§ THE TASK: Copy out each line below that has the word "data" in it.

BEGIN MATERIAL FOR THIS TASK

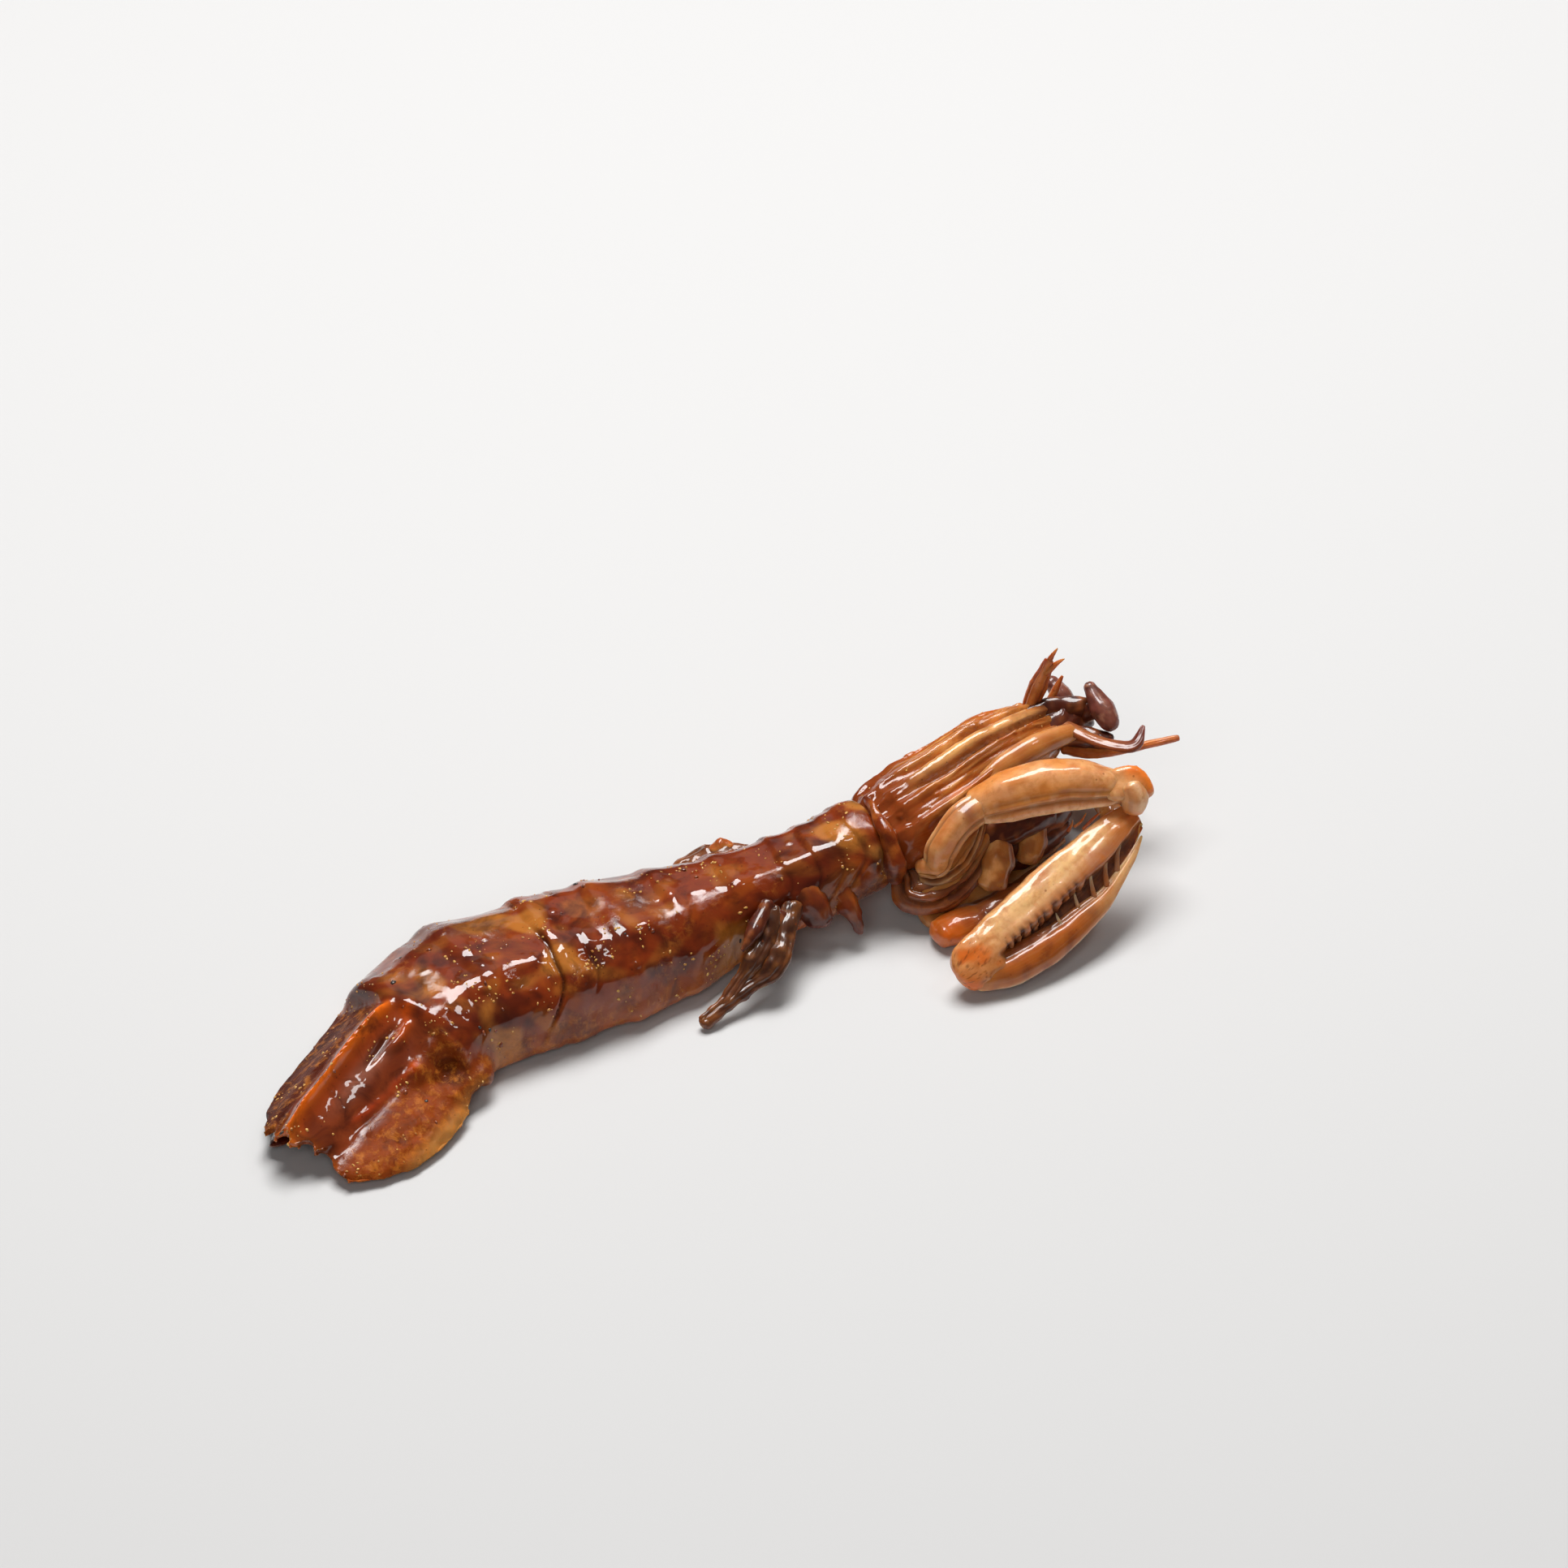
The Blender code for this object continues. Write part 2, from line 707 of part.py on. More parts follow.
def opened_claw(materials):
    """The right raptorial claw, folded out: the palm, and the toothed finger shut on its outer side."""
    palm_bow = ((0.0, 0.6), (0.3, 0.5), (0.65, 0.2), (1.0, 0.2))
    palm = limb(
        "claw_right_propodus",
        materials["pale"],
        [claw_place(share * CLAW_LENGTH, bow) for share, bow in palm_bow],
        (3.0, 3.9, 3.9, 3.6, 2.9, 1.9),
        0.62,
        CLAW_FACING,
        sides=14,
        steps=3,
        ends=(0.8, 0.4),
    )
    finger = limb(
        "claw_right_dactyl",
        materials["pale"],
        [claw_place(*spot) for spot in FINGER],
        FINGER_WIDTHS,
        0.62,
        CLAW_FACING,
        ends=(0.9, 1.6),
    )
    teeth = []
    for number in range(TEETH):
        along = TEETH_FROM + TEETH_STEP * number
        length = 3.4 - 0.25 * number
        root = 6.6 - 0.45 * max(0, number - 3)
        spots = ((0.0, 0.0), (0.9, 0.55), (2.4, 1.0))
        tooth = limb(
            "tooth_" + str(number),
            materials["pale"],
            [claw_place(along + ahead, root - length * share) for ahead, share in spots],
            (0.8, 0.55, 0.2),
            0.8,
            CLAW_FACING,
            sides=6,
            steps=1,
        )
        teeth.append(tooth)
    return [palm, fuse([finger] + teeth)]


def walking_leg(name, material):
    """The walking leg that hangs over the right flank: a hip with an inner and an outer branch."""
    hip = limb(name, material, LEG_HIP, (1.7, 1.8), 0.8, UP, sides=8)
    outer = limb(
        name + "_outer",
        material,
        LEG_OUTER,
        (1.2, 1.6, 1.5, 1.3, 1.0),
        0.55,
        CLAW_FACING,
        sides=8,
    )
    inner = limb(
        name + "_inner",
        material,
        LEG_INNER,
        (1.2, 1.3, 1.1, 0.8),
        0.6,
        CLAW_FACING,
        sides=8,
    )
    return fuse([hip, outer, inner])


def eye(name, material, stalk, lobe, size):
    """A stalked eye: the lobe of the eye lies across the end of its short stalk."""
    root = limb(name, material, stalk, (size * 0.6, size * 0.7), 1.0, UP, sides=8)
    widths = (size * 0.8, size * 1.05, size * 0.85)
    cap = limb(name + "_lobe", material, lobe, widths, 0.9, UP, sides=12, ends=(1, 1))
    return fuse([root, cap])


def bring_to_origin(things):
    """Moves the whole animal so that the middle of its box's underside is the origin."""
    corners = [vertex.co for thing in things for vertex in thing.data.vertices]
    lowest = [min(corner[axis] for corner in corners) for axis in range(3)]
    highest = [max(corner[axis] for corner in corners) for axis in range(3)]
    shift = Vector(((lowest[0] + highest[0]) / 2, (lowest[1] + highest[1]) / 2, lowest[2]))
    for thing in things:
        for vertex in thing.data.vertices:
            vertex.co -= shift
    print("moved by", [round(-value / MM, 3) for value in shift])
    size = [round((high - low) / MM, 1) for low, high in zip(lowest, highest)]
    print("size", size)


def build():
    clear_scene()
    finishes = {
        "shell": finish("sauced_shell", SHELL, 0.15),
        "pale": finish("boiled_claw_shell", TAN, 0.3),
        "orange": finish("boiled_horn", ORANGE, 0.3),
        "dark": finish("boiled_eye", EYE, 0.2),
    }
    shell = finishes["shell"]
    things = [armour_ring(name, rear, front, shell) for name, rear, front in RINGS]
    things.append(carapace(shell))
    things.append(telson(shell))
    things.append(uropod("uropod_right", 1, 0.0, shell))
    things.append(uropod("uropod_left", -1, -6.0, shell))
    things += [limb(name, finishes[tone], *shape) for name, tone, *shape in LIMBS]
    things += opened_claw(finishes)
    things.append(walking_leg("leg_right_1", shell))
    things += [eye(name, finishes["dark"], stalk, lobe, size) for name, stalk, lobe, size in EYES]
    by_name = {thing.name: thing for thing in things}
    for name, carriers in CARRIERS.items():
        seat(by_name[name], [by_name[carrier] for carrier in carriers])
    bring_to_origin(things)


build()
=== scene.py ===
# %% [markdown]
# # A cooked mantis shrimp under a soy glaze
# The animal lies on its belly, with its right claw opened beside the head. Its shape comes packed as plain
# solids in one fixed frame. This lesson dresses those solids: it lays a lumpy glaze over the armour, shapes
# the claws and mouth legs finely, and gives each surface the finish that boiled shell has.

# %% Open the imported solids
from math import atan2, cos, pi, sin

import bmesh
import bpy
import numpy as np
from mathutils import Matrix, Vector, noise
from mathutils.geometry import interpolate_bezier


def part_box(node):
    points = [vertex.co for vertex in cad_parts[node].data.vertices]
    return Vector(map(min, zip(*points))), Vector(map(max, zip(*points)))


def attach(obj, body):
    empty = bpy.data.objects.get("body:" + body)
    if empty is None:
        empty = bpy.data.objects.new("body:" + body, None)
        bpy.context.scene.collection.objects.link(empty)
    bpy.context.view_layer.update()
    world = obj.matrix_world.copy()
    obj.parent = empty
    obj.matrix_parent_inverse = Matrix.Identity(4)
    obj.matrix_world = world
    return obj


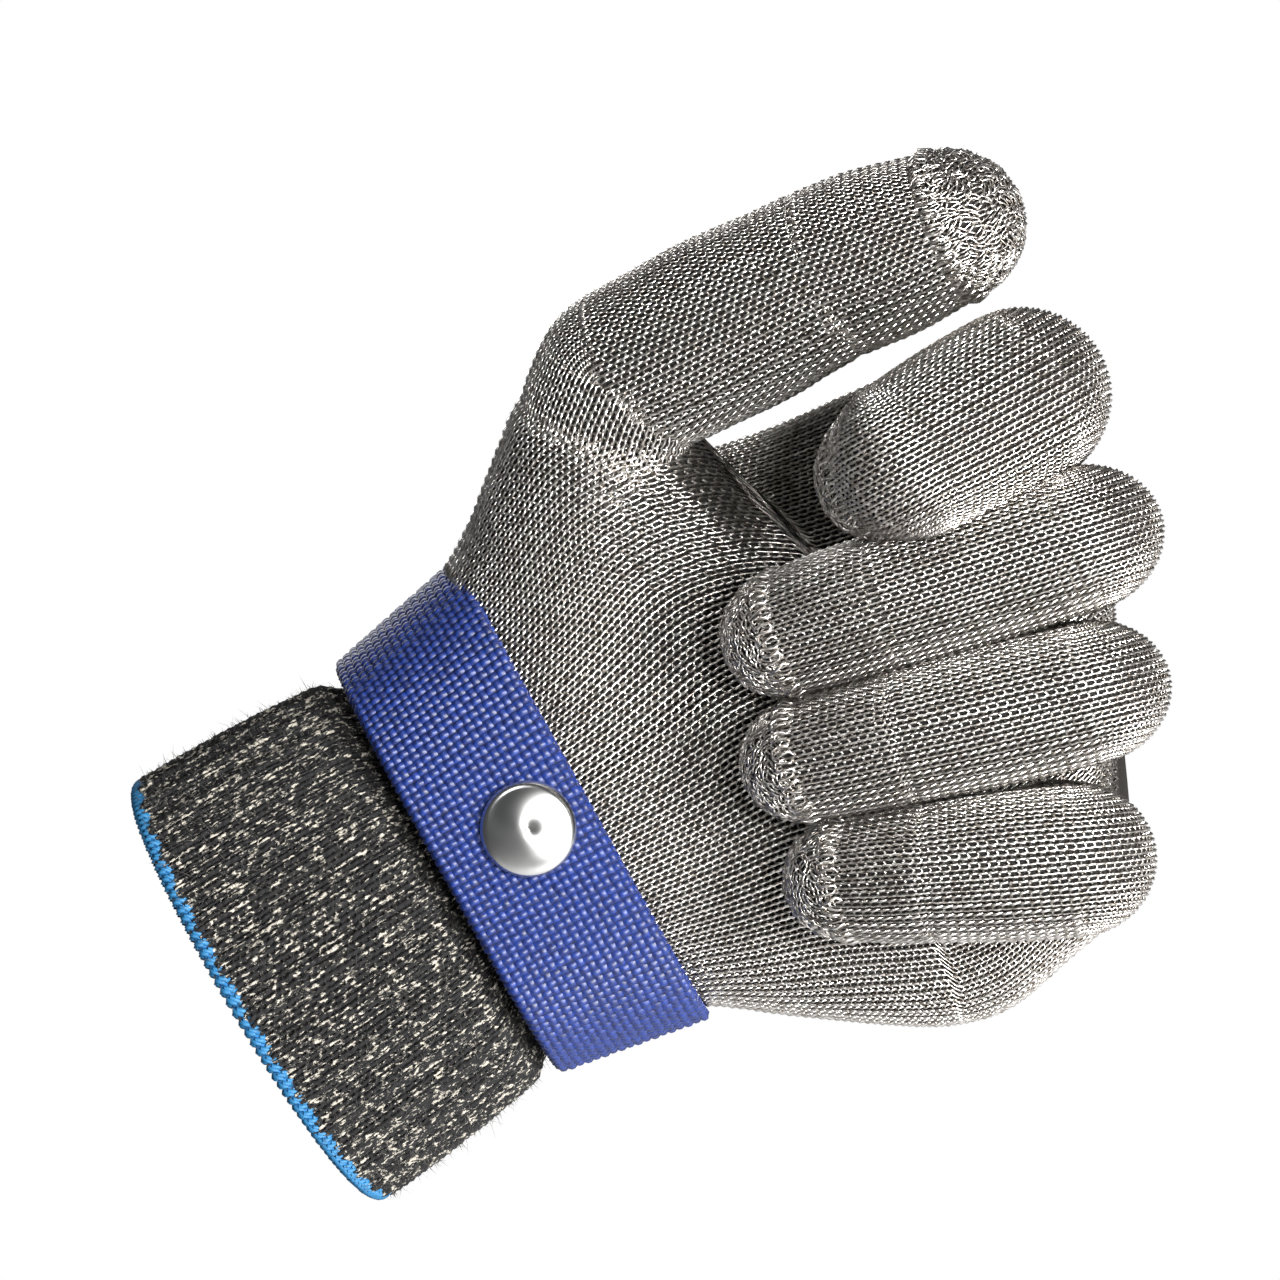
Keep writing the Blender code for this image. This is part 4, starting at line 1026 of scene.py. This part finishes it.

END MATERIAL FOR THIS TASK

§ RESPONSE:
    corners = [vertex.co for thing in things for vertex in thing.data.vertices]
        for vertex in thing.data.vertices:
    points = [vertex.co for vertex in cad_parts[node].data.vertices]
    empty = bpy.data.objects.get("body:" + body)
        empty = bpy.data.objects.new("body:" + body, None)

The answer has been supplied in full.